Women aiming for a medical career are still meeting more barriers than their male peers, a nationwide survey has found.
Data compiled in a study of medical students who qualified in 1986 has shown women falling behind men on the career ladder five years after qualification to a greater extent than those gaining professional status in 1981.
A report on the findings calls for the Government, medical schools, the National Health Service and the Royal Colleges, to review education and training for medical students to check imbalances and flaws in the system.
Though women now account for at least half of those entering medical school -- most of whom have outperformed men at A level -- they face discrimination and a career structure judged to be outdated and inflexible.
Research based on interviews with more than 200 doctors found that the typical requirements for rapid promotion -- a "straight" and conventional career path, full rather than part-time work, taking advantage of patronage, and geographical mobility -- were all likely to disadvantage women.

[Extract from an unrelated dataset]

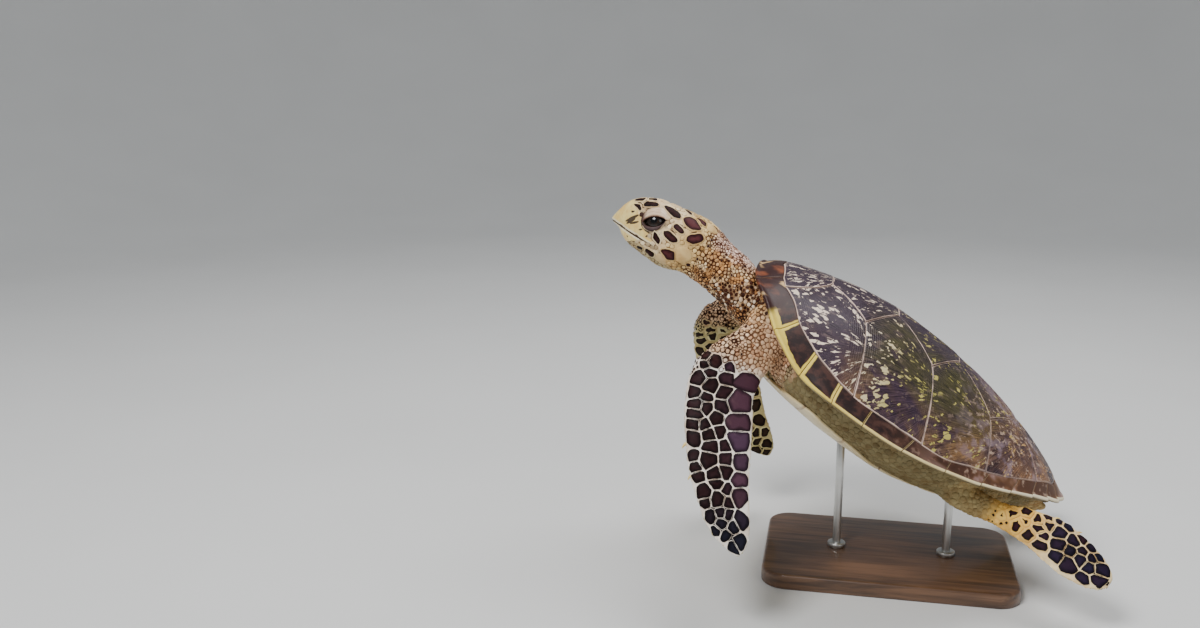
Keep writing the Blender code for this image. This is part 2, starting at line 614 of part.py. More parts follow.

The survey, by the Policy Studies Institute, discovered that many career constraints for both men and women entering medicine which were identified in previous studies of doctors qualifying in 1966, 1976 and 1981, remained as obstacles for 1986 qualifiers.
But women's ambitions are still most likely to be frustrated.
The status of part-time working was one of the biggest problems facing women, who were more likely than men to be working fewer and more flexible hours at some point in their career -- though the survey findings exposed flaws in the assumption that this was largely due to domestic or family commitments.
Another was the system of personal patronage, seen by many in the profession as an important factor in careers advancement.
Doctors and their Careers: A New Generation, available from PSI distributors, PO Box 1496, Poole, BH12 3YD, Pounds 19.95.